Zappa is an amazing package that allows you to write server side code like you are writing a Flask or Django application, but instead of using the web servers that come with these web frameworks, it takes the code in exact form and packages it up to be sent to the cloud for “serverless” compute. What I mean here is that it uploads and configures API Gateway and Lambda on your aws account with a simple 1 line command from the terminal. It also provides extremely simple configurations for scheduling lambda functions to fire on certain time schedules via CloudFront and storing extra files in S3.
We use Zappa to move code into production for doing things such as large batch processing jobs that happen overnight in some cases as well as building various microservices to power our applications.

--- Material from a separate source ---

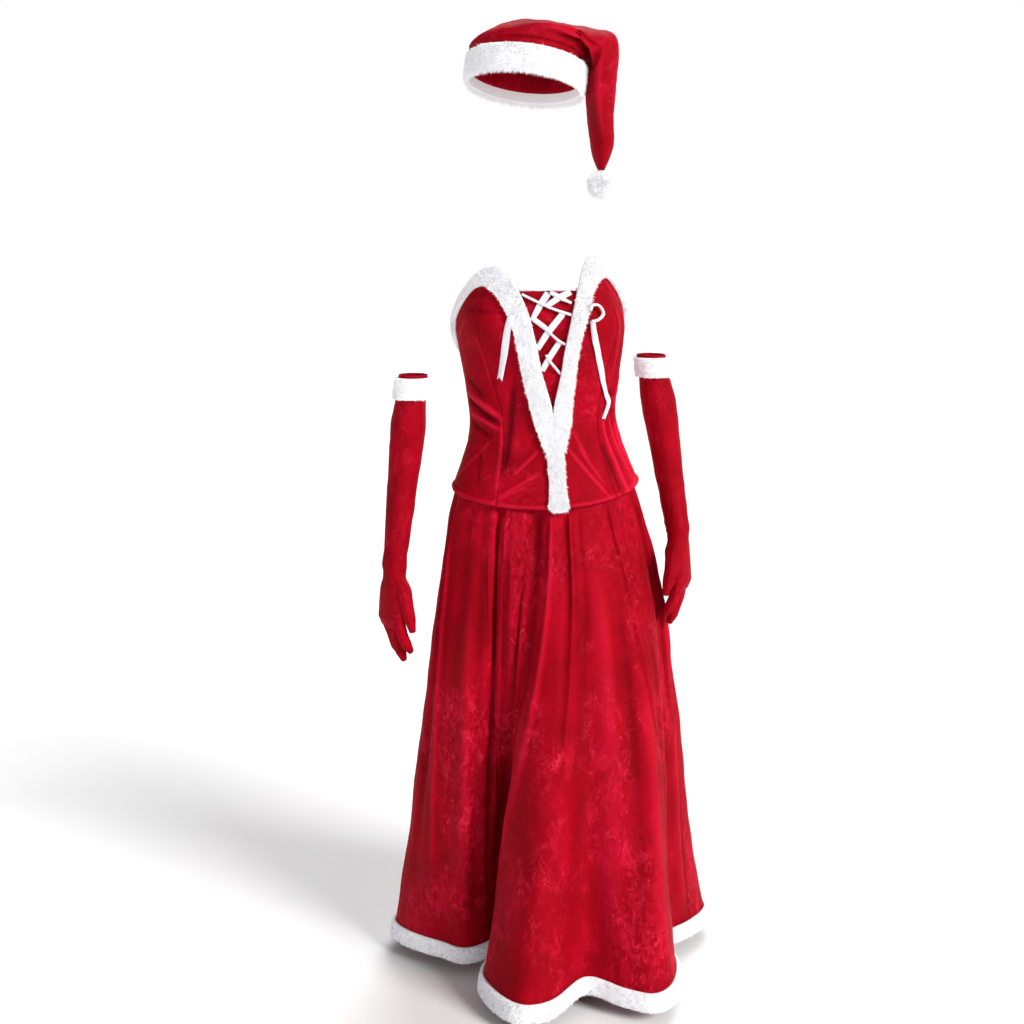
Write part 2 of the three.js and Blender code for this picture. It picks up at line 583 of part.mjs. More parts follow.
/** Rows of the skirt lie closer together near the waist, where its shape changes quickly. */
const skirtRow = (v) => 0.7 * v * v + 0.3 * v;

/** Columns of the front: closer together where its deep folds are. */
const closer = (u) => {
  const [first, last] = CLOSE_COLUMNS;
  if (u < first.at) return (u / first.at) * first.to;
  if (u > last.at) return mix(last.to, 1, (u - last.at) / (1 - last.at));
  return mix(first.to, last.to, (u - first.at) / (last.at - first.at));
};

function skirtPanel(name, from, to, columns, rows, spread) {
  const trim = 0.08;
  const place = (u, v, out) => onSkirt(mix(from + trim, to - trim, spread(u)), skirtRow(v), out);
  add(name, wall((u, v) => place(u, v, 0), (u, v) => place(u, v, -VELVET), columns, rows), VELVET_RED());
}
skirtPanel("skirt_front", -90, 90, 62, 10, closer);
skirtPanel("skirt_back", 90, 270, 40, 9, (u) => u);

/** Plush band sewn round the outside of the hem. */
function hemBand(name, from, to, columns, spread) {
  const trim = 0.08;
  const length = SKIRT_TOP - SKIRT[0].z;
  const place = (u, v, out) => {
    const angle = mix(from + trim, to - trim, spread(u));
    return onSkirt(angle, 1 - (HEM_BAND * (1 - v)) / length, out, HEM_OVERLAP * v);
  };
  const outer = (u, v) => place(u, v, HEM_GAP + pile(v));
  add(name, wall(outer, (u, v) => place(u, v, HEM_GAP), columns, 3), PLUSH_WHITE());
}
hemBand("plush_hem_front", -90, 90, 62, closer);
hemBand("plush_hem_back", 90, 270, 40, (u) => u);

/** Waistband of the skirt, hidden inside the bodice. */
function waistband() {
  const place = (u, v, out) => {
    const z = mix(WAISTBAND.bottom, WAISTBAND.top, v);
    return onSection(sectionAt(BODICE, z), 360 * u, z, out - VELVET - WAISTBAND.under);
  };
  add("skirt_waistband", wall((u, v) => place(u, v, 0), (u, v) => place(u, v, -VELVET), 32, 1, true), VELVET_RED());
}
waistband();

// ---------------------------------------------------------------------------------------------------
// Hat
// ---------------------------------------------------------------------------------------------------

/** Point of the hat band's own frame: an angle round the head, and a height over its middle. */
function onBand(angle, up, half, depth) {
  const [lean, roll] = [rad(BAND.lean), rad(BAND.roll)];
  const right = half * Math.sin(rad(angle));
  const back = -depth * Math.cos(rad(angle));
  return [
    BAND.x + right * Math.cos(roll) + up * Math.sin(roll),
    BAND.y + back * Math.cos(lean) + up * Math.sin(lean),
    BAND.z - right * Math.sin(roll) - back * Math.sin(lean) + up * Math.cos(lean),
  ];
}

function hatBand() {
  const place = (u, v, out) =>
    onBand(360 * u, (v - 0.5) * BAND.height, BAND.half + out, BAND.depth + out);
  add("hat_band", wall((u, v) => place(u, v, pile(v)), (u, v) => place(u, v, 0), 32, 4, true), PLUSH_WHITE());
}
hatBand();

/** Rings of the crown: inside the band, over its edge, then through the folded sections to the tip. */
function crownRing(order, shrink, sides) {
  const inBand = [
    { up: -4, grow: -LAID_GAP },
    { up: BAND.height / 2 + 1, grow: -LAID_GAP },
    { up: BAND.height / 2 + 7, grow: 5 },
  ];
  const ring = [];
  for (let i = 0; i < sides; i++) {
    const angle = (360 * i) / sides;
    if (order < inBand.length) {
      const { up, grow } = inBand[order];
      const out = grow - shrink;
      ring.push(onBand(angle, up, BAND.half + out, BAND.depth + out));
      continue;
    }
    const row = CROWN[order - inBand.length];
    const [midX, midZ] = [(row.outerX + row.innerX) / 2, (row.outerZ + row.innerZ) / 2];
    const [runX, runZ] = [(row.innerX - row.outerX) / 2, (row.innerZ - row.outerZ) / 2];
    const reach = Math.hypot(runX, runZ);
    const fold = 1 - CROWN_FOLDS.depth * (1 + Math.cos(rad(CROWN_FOLDS.count * angle + 40 * order))) / 2;
    const across = (reach * fold - shrink) * Math.sin(rad(angle));
    const deep = -(row.half * fold - shrink) * Math.cos(rad(angle));
    ring.push([
      midX + (across * runX) / reach,
      row.back + deep * Math.cos(rad(row.lean)),
      midZ + (across * runZ) / reach - deep * Math.sin(rad(row.lean)),
    ]);
  }
  return ring;
}

function hatCrown() {
  const sides = 21;
  const count = CROWN.length + 3;
  const rings = (shrink, total) => Array.from({ length: total }, (_, k) => crownRing(k, shrink, sides));
  const outside = rings(0, count);
  const inside = rings(VELVET, count - 1);
  const points = [...outside, ...inside].flat(2);
  const faces = [];
  const at = (layer, ring, i) => (layer * count + ring) * sides + (i % sides);
  const quad = (a, b, c, d) => faces.push(a, b, c, a, c, d);
  for (let k = 0; k < count - 1; k++) {
    for (let i = 0; i < sides; i++) {
      quad(at(0, k, i), at(0, k, i + 1), at(0, k + 1, i + 1), at(0, k + 1, i));
      if (k < count - 2) quad(at(1, k, i), at(1, k + 1, i), at(1, k + 1, i + 1), at(1, k, i + 1));
    }
  }
  for (let i = 0; i < sides; i++) quad(at(0, 0, i), at(1, 0, i), at(1, 0, i + 1), at(0, 0, i + 1));
  const tips = points.length / 3;
  const centre = (ring) => [0, 1, 2].map((k) => ring.reduce((sum, p) => sum + p[k], 0) / sides);
  points.push(...centre(outside.at(-1)), ...centre(inside.at(-1)));
  for (let i = 0; i < sides; i++) {
    faces.push(tips, at(0, count - 1, i), at(0, count - 1, i + 1));
    faces.push(tips + 1, at(1, count - 2, i + 1), at(1, count - 2, i));
  }
  add("hat_crown", closed(points, faces), VELVET_RED());
}
hatCrown();

function hatPompom() {
  const tip = CROWN.at(-1);
  const ball = new THREE.IcosahedronGeometry(POMPOM.radius, 2);
  ball.deleteAttribute("normal");
  ball.deleteAttribute("uv");
  ball.translate((tip.outerX + tip.innerX) / 2, tip.back, tip.outerZ - POMPOM.below);
  add("hat_pompom", ball, PLUSH_WHITE());
}
hatPompom();

// ---------------------------------------------------------------------------------------------------
// Gloves
// ---------------------------------------------------------------------------------------------------

const wasm = await Module();
wasm.setup();

/** A manifold-3d solid from a closed geometry. */
function solid(geometry) {
  const vertProperties = new Float32Array(geometry.attributes.position.array);
  return new wasm.Manifold(new wasm.Mesh({ numProp: 3, vertProperties, triVerts: new Uint32Array(geometry.index.array) }));
}

function geometryOf(manifold) {
  const mesh = manifold.getMesh();
  const geometry = new THREE.BufferGeometry();
  const points = new Float32Array(mesh.numProp === 3 ? mesh.vertProperties : []);
  geometry.setAttribute("position", new THREE.BufferAttribute(points, 3));
  geometry.setIndex(Array.from(mesh.triVerts));
  return mergeVertices(geometry, 1e-3);
}

/** A level oval ring, or one turned by the direction that the tube runs in. */
function oval(centre, half, depth, sides, direction = new THREE.Vector3(0, 0, -1)) {
  const front = new THREE.Vector3(0, -1, 0);
  const across = new THREE.Vector3().crossVectors(front, direction).normalize();
  const ahead = new THREE.Vector3().crossVectors(direction, across).normalize();
  return Array.from({ length: sides }, (_, i) => {
    const turn = (2 * Math.PI * (i + 0.5)) / sides;
    const point = new THREE.Vector3(...centre)
      .addScaledVector(across, half * Math.cos(turn))
      .addScaledVector(ahead, depth * Math.sin(turn));
    return point.toArray();
  });
}

/** Point on the straight line of the forearm, a given way down from the top of the glove. */
function armPoint({ elbow, wrist }, down) {
  const share = down / ARM.at(-1).down;
  return [0, 1, 2].map((k) => mix(elbow[k], wrist[k], share));
}

/** Forearm of the glove as a solid, smaller all round by the shrink and longer at the top. */
function forearm(glove, shrink, extra) {
  const rings = ARM.map(({ down, half, depth }, k) => {
    const reach = k === 0 ? -extra : down;
    return oval(armPoint(glove, reach), half - shrink, depth - shrink, 12);
  });
  const wristEnd = armPoint(glove, ARM.at(-1).down + 8);
  rings.push(oval(wristEnd, ARM.at(-1).half - shrink - 1, ARM.at(-1).depth - shrink - 1, 12));
  return solid(tube(rings));
}

/** A place of the hand: out from the palm, forward, and down from the wrist. */
const inHand = ({ side, wrist }, out, forward, down) => [
  wrist[0] + side * out,
  wrist[1] - forward,
  wrist[2] - down,
];

function palm(glove, shrink) {
  const rings = PALM.map(({ down, across, thick, out, forward }, k) => {
    const short = k === PALM.length - 1 ? shrink : 0;
    return oval(inHand(glove, out, forward, down - short), thick - shrink, across - shrink, 12);
  });
  return solid(tube(rings));
}

/** A finger: it leaves the palm straight and curls inwards towards its rounded tip. */
function finger(glove, { across, root, length, curl, radius }, shrink) {
  const knuckleOut = along(PALM, "down", "out", 104);
  const stations = 4;
  let [out, down] = [knuckleOut, root - 12];
  const rings = [];
  for (let k = 0; k <= stations; k++) {
    const share = k / stations;
    const bend = rad(curl * share + 4);
    const size = (radius - shrink) * (share > 0.99 ? 0.45 : 1 - 0.14 * share);
    const direction = new THREE.Vector3(-glove.side * Math.sin(bend), 0, -Math.cos(bend));
    const back = share > 0.99 ? shrink : 0;
    rings.push(oval(inHand(glove, out, 5 - across, down - back), size, size, 7, direction));
    const step = (length + 12) / stations * (k === stations - 1 ? 0.75 : 1.0625);
    out -= Math.sin(bend) * step;
    down += Math.cos(bend) * step;
  }
  return solid(tube(rings));
}

function thumb(glove, shrink) {
  const places = [THUMB.root, THUMB.knuckle, THUMB.tip].map(
    ([out, forward, down]) => new THREE.Vector3(...inHand(glove, out, -forward, down)),
  );
  const path = new THREE.CatmullRomCurve3(places);
  const sizes = [1.25, 1.3, 1.15, 1, 0.92, 0.45];
  const rings = sizes.map((size, k) => {
    const share = k / (sizes.length - 1);
    const centre = path.getPoint(share * (1 - (share > 0.99 ? shrink / 130 : 0))).toArray();
    const reach = THUMB.radius * size - shrink * Math.min(1, size);
    return oval(centre, reach, reach, 7, path.getTangent(share));
  });
  return solid(tube(rings));
}

/** Outer form of the glove, or the hollow inside it when shrunk. */
function gloveForm(glove, shrink, extra) {
  let form = forearm(glove, shrink, extra).add(palm(glove, shrink)).add(thumb(glove, shrink));
  for (const row of FINGERS) form = form.add(finger(glove, row, shrink));
  return form;
}

for (const [hand, glove] of Object.entries(GLOVES)) {
  const form = gloveForm(glove, 0, 0).subtract(gloveForm(glove, VELVET, 10));
  add(`glove_${hand}`, geometryOf(form), VELVET_RED());
  const place = (u, v, out) => {
    const down = v * CUFF.height;
    const turn = 2 * Math.PI * u;
    const half = along(ARM, "down", "half", down) + out;
    const depth = along(ARM, "down", "depth", down) + out;
    const [x, y, z] = armPoint(glove, down - 2);
    return [x + half * Math.sin(turn), y - depth * Math.cos(turn), z];
  };
  const outer = (u, v) => place(u, v, CUFF.gap + pile(v) * (CUFF.plush / PLUSH));
  const inner = (u, v) => place(u, v, CUFF.gap);
  add(`cuff_${hand}`, wall(outer, inner, 16, 3, true), PLUSH_WHITE());
}

export default dress;
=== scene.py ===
"""Looks for the christmas costume dress: velvet bodice, skirt, hat and gloves, white plush and satin laces."""

import math

import bmesh
import bpy
import numpy as np
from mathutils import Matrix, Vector


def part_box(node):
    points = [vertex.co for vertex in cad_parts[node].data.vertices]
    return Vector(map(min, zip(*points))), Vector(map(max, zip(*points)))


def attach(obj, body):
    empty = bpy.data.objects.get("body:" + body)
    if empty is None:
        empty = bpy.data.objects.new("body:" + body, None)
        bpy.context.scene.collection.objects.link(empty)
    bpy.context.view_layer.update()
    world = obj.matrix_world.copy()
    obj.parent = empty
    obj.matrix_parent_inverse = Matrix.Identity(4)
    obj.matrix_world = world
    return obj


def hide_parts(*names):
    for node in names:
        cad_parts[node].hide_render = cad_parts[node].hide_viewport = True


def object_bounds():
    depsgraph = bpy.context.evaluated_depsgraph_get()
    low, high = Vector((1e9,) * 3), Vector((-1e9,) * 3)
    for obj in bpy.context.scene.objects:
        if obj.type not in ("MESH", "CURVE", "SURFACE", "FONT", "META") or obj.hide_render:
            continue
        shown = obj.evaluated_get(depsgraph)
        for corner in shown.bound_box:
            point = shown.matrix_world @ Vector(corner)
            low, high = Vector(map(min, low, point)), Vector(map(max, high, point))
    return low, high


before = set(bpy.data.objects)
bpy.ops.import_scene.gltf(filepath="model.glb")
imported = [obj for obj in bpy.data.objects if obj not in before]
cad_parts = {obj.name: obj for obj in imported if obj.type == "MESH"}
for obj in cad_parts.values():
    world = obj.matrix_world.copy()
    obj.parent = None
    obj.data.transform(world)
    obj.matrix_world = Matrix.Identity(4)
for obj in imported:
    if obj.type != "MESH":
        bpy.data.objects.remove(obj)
cad_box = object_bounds()

# ---------------------------------------------------------------------------------------------------
# Studio: a pale seamless floor just under the hem, broad soft lights, and a camera at shoulder height, a
# little to the wearer's right of the front. Distances are metres, and the waist is the origin.
# ---------------------------------------------------------------------------------------------------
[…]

It also allows for extremely easy versioning and deployment of scalable models with api endpoints.
Wrapping Things Up
You will always want to pick the infrastructure that works for your use case and application. Hopefully some of the different options I have laid out here will help to inform various routes to go when trying to make those decisions as they all have their pros and cons. They all allow for learning different skills as well so if your on the path to become a unicorn / jack of all trades, try them all and more! Like I mentioned earlier, we still use a mix of these different solutions as well as mix and match different offerings of aws in various ways every day at 38th Street Studios.
One thing I didn’t go into much detail about in this post was database selection. That is for another time as I intend to discuss different options when it comes to applications and analytical database processing covering OLTP and OLAP options :)
Also, I’m a huge advocate of Docker for different deployment options as well, which I’ll hopefully be covering in another post too!